▶ Aim:
Give the data below again, word for word.

▶ Source material:

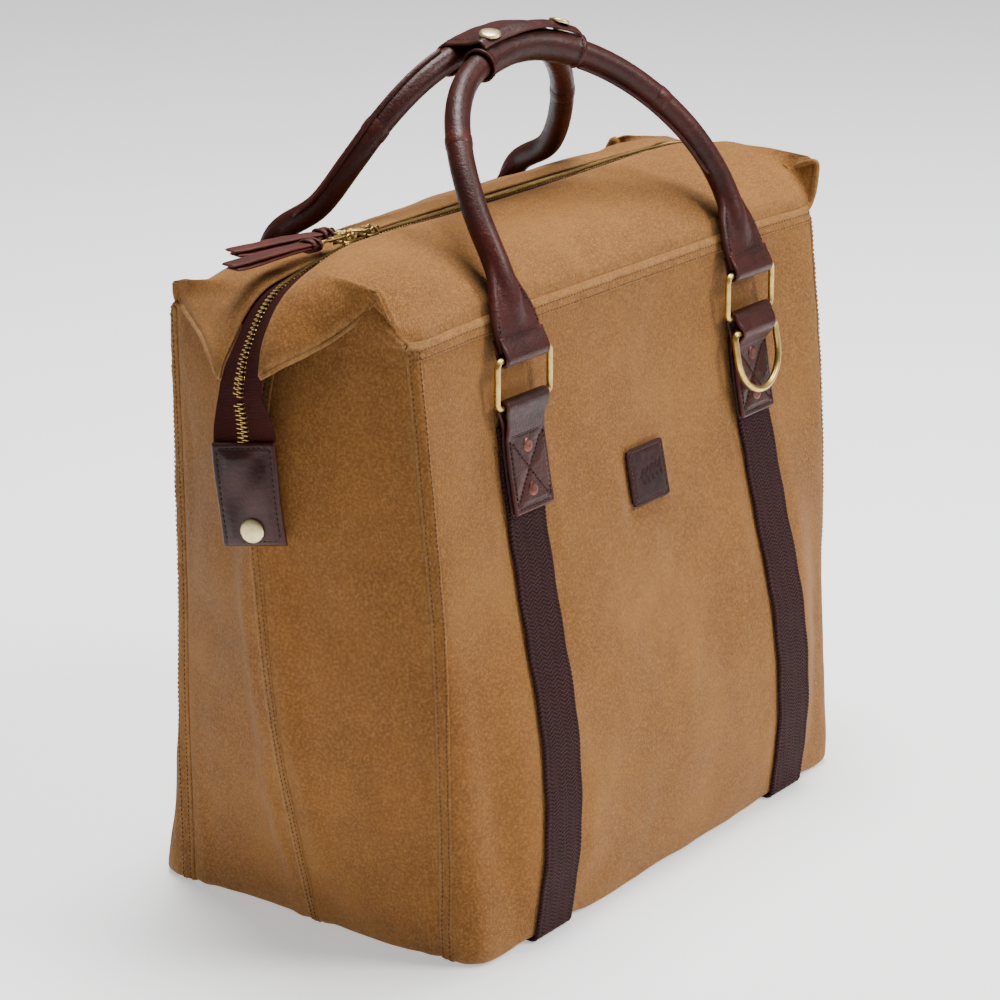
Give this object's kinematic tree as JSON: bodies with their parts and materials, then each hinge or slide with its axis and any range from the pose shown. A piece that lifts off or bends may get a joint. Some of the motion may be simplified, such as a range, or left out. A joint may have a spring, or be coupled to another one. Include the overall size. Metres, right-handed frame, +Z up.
{
  "type": "weekender bag",
  "caption": "Tall canvas travel bag with webbing straps, rolled leather handles hung on rings, a grip wrap, D-rings and a top zip that folds over both ends.",
  "frame": {"origin": "centre of the bag's footprint, on the surface that it stands on", "axes": "+Z up, +X along the bag's length and its zip, -Y towards the front panel with the patch"},
  "size_m": [0.5448, 0.28, 0.5373],
  "materials": {
    "canvas": "waxed, worn",
    "lining": "woven",
    "webbing": "herringbone weave",
    "zip_tape": "woven",
    "leather": "oiled, pebbled",
    "brass": "antique",
    "dark_brass": "dark antique",
    "copper": "aged copper",
    "cord": "dull",
    "board": "matte"
  },
  "bodies": {
    "bag": {"front_panel": "canvas", "back_panel": "canvas", "left_end_front": "canvas", "left_end_back": "canvas", "right_end_front": "canvas", "right_end_back": "canvas", "bottom_panel": "canvas", "base_board": "board", "top_panel_front": "canvas", "top_panel_back": "canvas", "lining": "lining", "front_zip_tape": "zip_tape", "back_zip_tape": "zip_tape", "zip_chain": "dark_brass", "left_strap": "webbing", "right_strap": "webbing", "front_left_chape": "leather", "front_right_chape": "leather", "back_left_chape": "leather", "back_right_chape": "leather", "chape_rivets": "copper", "front_patch": "leather", "end_snap_studs": "brass"},
    "front_rings": {"front_left_ring": "brass", "front_right_ring": "brass"},
    "back_rings": {"back_left_ring": "brass", "back_right_ring": "brass"},
    "front_handle": {"front_handle_grip": "leather", "front_handle_core": "cord", "front_handle_left_end": "leather", "front_handle_right_end": "leather", "wrap_sleeve": "leather", "wrap_snap_studs": "brass"},
    "back_handle": {"back_handle_grip": "leather", "back_handle_core": "cord", "back_handle_left_end": "leather", "back_handle_right_end": "leather"},
    "wrap_flap": {"wrap_flap": "leather", "wrap_snap_caps": "brass"},
    "front_dee_ring": {"front_dee_ring": "brass"},
    "back_dee_ring": {"back_dee_ring": "brass"},
    "left_slider": {"left_slider": "dark_brass"},
    "right_slider": {"right_slider": "dark_brass"},
    "left_pull": {"left_pull_bar": "dark_brass", "left_pull_lace": "leather"},
    "right_pull": {"right_pull_bar": "dark_brass", "right_pull_lace": "leather"},
    "left_tail": {"left_tail_tape": "zip_tape", "left_tail_chain": "dark_brass", "left_end_tab": "leather", "left_snap_cap": "brass", "left_snap_socket": "brass"},
    "right_tail": {"right_tail_tape": "zip_tape", "right_tail_chain": "dark_brass", "right_end_tab": "leather", "right_snap_cap": "brass", "right_snap_socket": "brass"}
  },
  "joints": [
    {"name": "front_rings_hinge", "type": "hinge", "parent": "bag", "child": "front_rings", "pos_m": [0, -0.103, 0.336], "axis": [1, 0, 0], "range_deg": [0, 55]},
    {"name": "front_handle_hinge", "type": "hinge", "parent": "front_rings", "child": "front_handle", "pos_m": [0, -0.103, 0.365], "axis": [1, 0, 0], "range_deg": [0, 138], "deforming": ["wrap_flap"]},
    {"name": "back_rings_hinge", "type": "hinge", "parent": "bag", "child": "back_rings", "pos_m": [0, 0.103, 0.336], "axis": [-1, 0, 0], "range_deg": [0, 55]},
    {"name": "back_handle_hinge", "type": "hinge", "parent": "back_rings", "child": "back_handle", "pos_m": [0, 0.103, 0.365], "axis": [-1, 0, 0], "range_deg": [0, 138]},
    {"name": "wrap_flap_hinge", "type": "hinge", "parent": "front_handle", "child": "wrap_flap", "pos_m": [0, 0.006, 0.511], "axis": [-1, 0, 0], "range_deg": [0, 110], "deforming": ["wrap_flap"]},
    {"name": "front_dee_hinge", "type": "hinge", "parent": "bag", "child": "front_dee_ring", "pos_m": [0.1285, -0.1075, 0.3265], "axis": [1, 0, 0], "range_deg": [-120, 0]},
    {"name": "back_dee_hinge", "type": "hinge", "parent": "bag", "child": "back_dee_ring", "pos_m": [-0.1285, 0.1075, 0.3265], "axis": [-1, 0, 0], "range_deg": [-120, 0]},
    {"name": "left_slider_slide", "type": "slide", "parent": "bag", "child": "left_slider", "axis": [-1, 0, 0], "range_m": [0, 0.026]},
    {"name": "right_slider_slide", "type": "slide", "parent": "bag", "child": "right_slider", "axis": [1, 0, 0], "range_m": [0, 0.334]},
    {"name": "left_pull_hinge", "type": "hinge", "parent": "left_slider", "child": "left_pull", "pos_m": [-0.168, 0, 0.4303], "axis": [0, 1, 0], "range_deg": [0, 120]},
    {"name": "right_pull_hinge", "type": "hinge", "parent": "right_slider", "child": "right_pull", "pos_m": [-0.145, 0, 0.4303], "axis": [0, 1, 0], "range_deg": [0, 120]},
    {"name": "left_tail_hinge", "type": "hinge", "parent": "bag", "child": "left_tail", "pos_m": [-0.268, 0, 0.3515], "axis": [0, 1, 0], "range_deg": [0, 100]},
    {"name": "right_tail_hinge", "type": "hinge", "parent": "bag", "child": "right_tail", "pos_m": [0.268, 0, 0.3515], "axis": [0, -1, 0], "range_deg": [0, 100]}
  ]
}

▶ Exercise response:
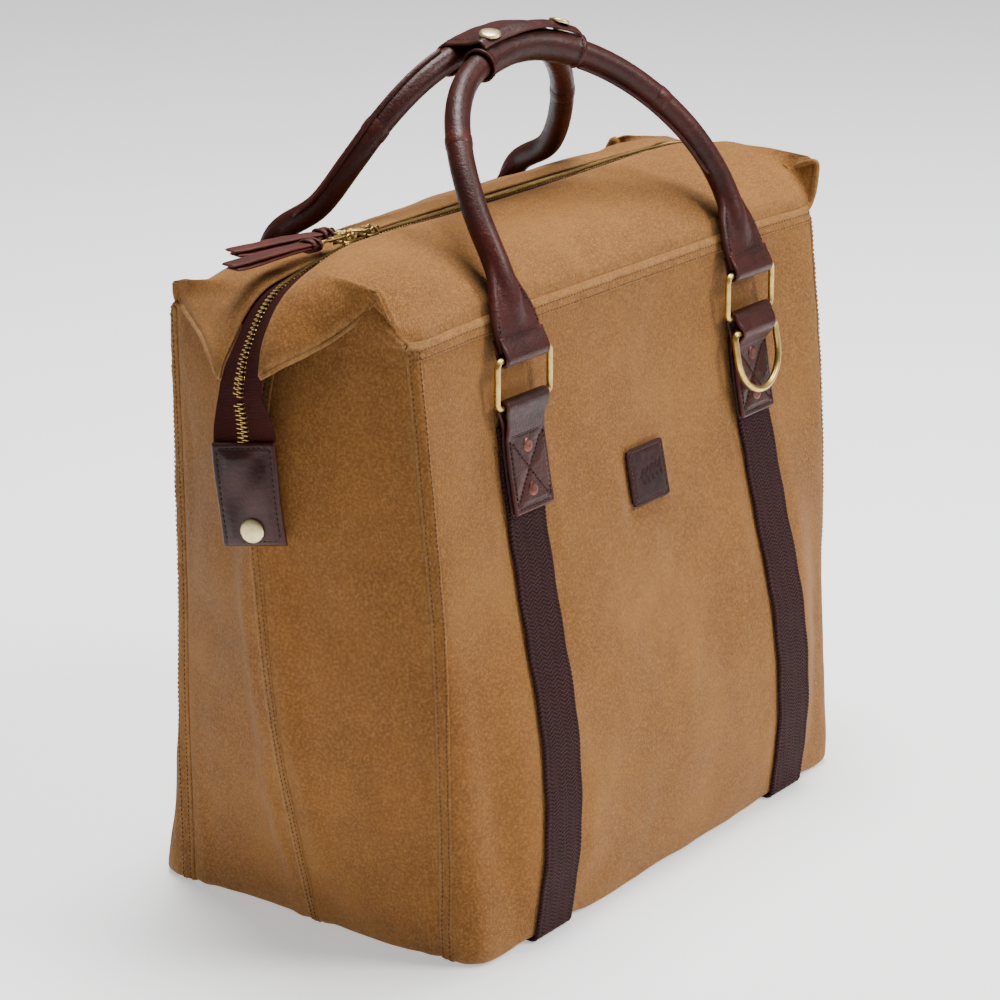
Give this object's kinematic tree as JSON: bodies with their parts and materials, then each hinge or slide with its axis and any range from the pose shown. A piece that lifts off or bends may get a joint. Some of the motion may be simplified, such as a range, or left out. A joint may have a spring, or be coupled to another one. Include the overall size. Metres, right-handed frame, +Z up.
{
  "type": "weekender bag",
  "caption": "Tall canvas travel bag with webbing straps, rolled leather handles hung on rings, a grip wrap, D-rings and a top zip that folds over both ends.",
  "frame": {"origin": "centre of the bag's footprint, on the surface that it stands on", "axes": "+Z up, +X along the bag's length and its zip, -Y towards the front panel with the patch"},
  "size_m": [0.5448, 0.28, 0.5373],
  "materials": {
    "canvas": "waxed, worn",
    "lining": "woven",
    "webbing": "herringbone weave",
    "zip_tape": "woven",
    "leather": "oiled, pebbled",
    "brass": "antique",
    "dark_brass": "dark antique",
    "copper": "aged copper",
    "cord": "dull",
    "board": "matte"
  },
  "bodies": {
    "bag": {"front_panel": "canvas", "back_panel": "canvas", "left_end_front": "canvas", "left_end_back": "canvas", "right_end_front": "canvas", "right_end_back": "canvas", "bottom_panel": "canvas", "base_board": "board", "top_panel_front": "canvas", "top_panel_back": "canvas", "lining": "lining", "front_zip_tape": "zip_tape", "back_zip_tape": "zip_tape", "zip_chain": "dark_brass", "left_strap": "webbing", "right_strap": "webbing", "front_left_chape": "leather", "front_right_chape": "leather", "back_left_chape": "leather", "back_right_chape": "leather", "chape_rivets": "copper", "front_patch": "leather", "end_snap_studs": "brass"},
    "front_rings": {"front_left_ring": "brass", "front_right_ring": "brass"},
    "back_rings": {"back_left_ring": "brass", "back_right_ring": "brass"},
    "front_handle": {"front_handle_grip": "leather", "front_handle_core": "cord", "front_handle_left_end": "leather", "front_handle_right_end": "leather", "wrap_sleeve": "leather", "wrap_snap_studs": "brass"},
    "back_handle": {"back_handle_grip": "leather", "back_handle_core": "cord", "back_handle_left_end": "leather", "back_handle_right_end": "leather"},
    "wrap_flap": {"wrap_flap": "leather", "wrap_snap_caps": "brass"},
    "front_dee_ring": {"front_dee_ring": "brass"},
    "back_dee_ring": {"back_dee_ring": "brass"},
    "left_slider": {"left_slider": "dark_brass"},
    "right_slider": {"right_slider": "dark_brass"},
    "left_pull": {"left_pull_bar": "dark_brass", "left_pull_lace": "leather"},
    "right_pull": {"right_pull_bar": "dark_brass", "right_pull_lace": "leather"},
    "left_tail": {"left_tail_tape": "zip_tape", "left_tail_chain": "dark_brass", "left_end_tab": "leather", "left_snap_cap": "brass", "left_snap_socket": "brass"},
    "right_tail": {"right_tail_tape": "zip_tape", "right_tail_chain": "dark_brass", "right_end_tab": "leather", "right_snap_cap": "brass", "right_snap_socket": "brass"}
  },
  "joints": [
    {"name": "front_rings_hinge", "type": "hinge", "parent": "bag", "child": "front_rings", "pos_m": [0, -0.103, 0.336], "axis": [1, 0, 0], "range_deg": [0, 55]},
    {"name": "front_handle_hinge", "type": "hinge", "parent": "front_rings", "child": "front_handle", "pos_m": [0, -0.103, 0.365], "axis": [1, 0, 0], "range_deg": [0, 138], "deforming": ["wrap_flap"]},
    {"name": "back_rings_hinge", "type": "hinge", "parent": "bag", "child": "back_rings", "pos_m": [0, 0.103, 0.336], "axis": [-1, 0, 0], "range_deg": [0, 55]},
    {"name": "back_handle_hinge", "type": "hinge", "parent": "back_rings", "child": "back_handle", "pos_m": [0, 0.103, 0.365], "axis": [-1, 0, 0], "range_deg": [0, 138]},
    {"name": "wrap_flap_hinge", "type": "hinge", "parent": "front_handle", "child": "wrap_flap", "pos_m": [0, 0.006, 0.511], "axis": [-1, 0, 0], "range_deg": [0, 110], "deforming": ["wrap_flap"]},
    {"name": "front_dee_hinge", "type": "hinge", "parent": "bag", "child": "front_dee_ring", "pos_m": [0.1285, -0.1075, 0.3265], "axis": [1, 0, 0], "range_deg": [-120, 0]},
    {"name": "back_dee_hinge", "type": "hinge", "parent": "bag", "child": "back_dee_ring", "pos_m": [-0.1285, 0.1075, 0.3265], "axis": [-1, 0, 0], "range_deg": [-120, 0]},
    {"name": "left_slider_slide", "type": "slide", "parent": "bag", "child": "left_slider", "axis": [-1, 0, 0], "range_m": [0, 0.026]},
    {"name": "right_slider_slide", "type": "slide", "parent": "bag", "child": "right_slider", "axis": [1, 0, 0], "range_m": [0, 0.334]},
    {"name": "left_pull_hinge", "type": "hinge", "parent": "left_slider", "child": "left_pull", "pos_m": [-0.168, 0, 0.4303], "axis": [0, 1, 0], "range_deg": [0, 120]},
    {"name": "right_pull_hinge", "type": "hinge", "parent": "right_slider", "child": "right_pull", "pos_m": [-0.145, 0, 0.4303], "axis": [0, 1, 0], "range_deg": [0, 120]},
    {"name": "left_tail_hinge", "type": "hinge", "parent": "bag", "child": "left_tail", "pos_m": [-0.268, 0, 0.3515], "axis": [0, 1, 0], "range_deg": [0, 100]},
    {"name": "right_tail_hinge", "type": "hinge", "parent": "bag", "child": "right_tail", "pos_m": [0.268, 0, 0.3515], "axis": [0, -1, 0], "range_deg": [0, 100]}
  ]
}